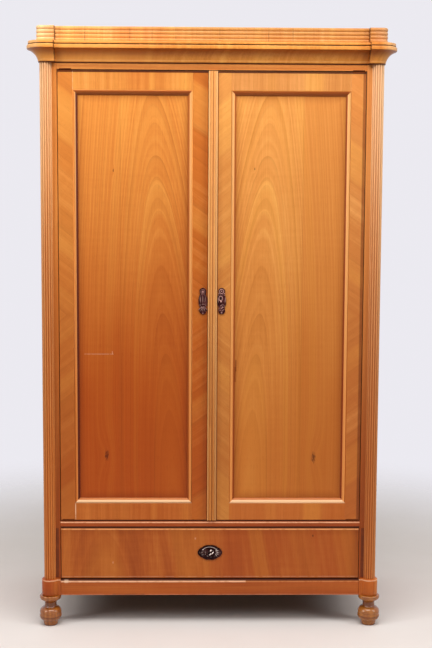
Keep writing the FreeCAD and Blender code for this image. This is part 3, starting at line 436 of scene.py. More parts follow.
metalLook = {
    "cloudEdge": (0.35, 0.68),
    "speckFiner": 7,
    "speckEdge": (0.58, 0.75),
    "stainShine": 0.04,
    "bump": 0.4,
    "bumpHeight": 0.0002,
}


def metalFinish(name, dull, bright, recess, roughness, spread, scale, front=None, dullFront=False):
    material, shader = freshMaterial(name)
    place = objectPlace()
    cloud = stretched(place, (1, 1, 1), 4.0, scale)
    speck = stretched(place, (1, 1, 1), 2.0, scale * metalLook["speckFiner"])
    colour = blendColour(remap(cloud, *metalLook["cloudEdge"]), dull, bright)
    colour = blendColour(remap(speck, *metalLook["speckEdge"]), colour, recess)
    metal = {"Metallic": 1.0}
    if front:  # rubbed bright, with painted highlight, where the relief stands out; or painted shade, a dull flat brown, for a plate's end in a gap
        start, end, tint, amount = front
        covered = times(remap(splitAxes(place)[1], start, end), amount)
        colour = blendColour(covered, colour, tint)
        if dullFront:
            metal = {"Metallic": minus(1.0, covered), "Specular IOR Level": metalLook["stainShine"]}
    wire(shader, {
        "Base Color": colour,
        "Roughness": plus(times(speck, spread), roughness),
        "Normal": bumped(speck, metalLook["bump"], metalLook["bumpHeight"]),
        **metal,
    })
    return material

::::

Instructions for the task: Write the material out exactly, with nothing left out.

Solution for this exercise:
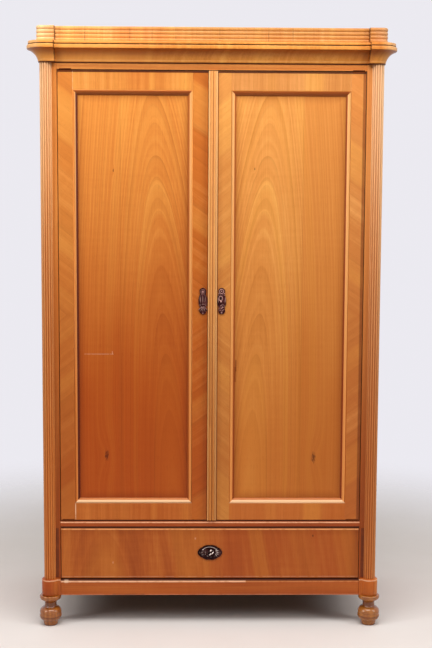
Keep writing the FreeCAD and Blender code for this image. This is part 3, starting at line 436 of scene.py. More parts follow.
metalLook = {
    "cloudEdge": (0.35, 0.68),
    "speckFiner": 7,
    "speckEdge": (0.58, 0.75),
    "stainShine": 0.04,
    "bump": 0.4,
    "bumpHeight": 0.0002,
}


def metalFinish(name, dull, bright, recess, roughness, spread, scale, front=None, dullFront=False):
    material, shader = freshMaterial(name)
    place = objectPlace()
    cloud = stretched(place, (1, 1, 1), 4.0, scale)
    speck = stretched(place, (1, 1, 1), 2.0, scale * metalLook["speckFiner"])
    colour = blendColour(remap(cloud, *metalLook["cloudEdge"]), dull, bright)
    colour = blendColour(remap(speck, *metalLook["speckEdge"]), colour, recess)
    metal = {"Metallic": 1.0}
    if front:  # rubbed bright, with painted highlight, where the relief stands out; or painted shade, a dull flat brown, for a plate's end in a gap
        start, end, tint, amount = front
        covered = times(remap(splitAxes(place)[1], start, end), amount)
        colour = blendColour(covered, colour, tint)
        if dullFront:
            metal = {"Metallic": minus(1.0, covered), "Specular IOR Level": metalLook["stainShine"]}
    wire(shader, {
        "Base Color": colour,
        "Roughness": plus(times(speck, spread), roughness),
        "Normal": bumped(speck, metalLook["bump"], metalLook["bumpHeight"]),
        **metal,
    })
    return material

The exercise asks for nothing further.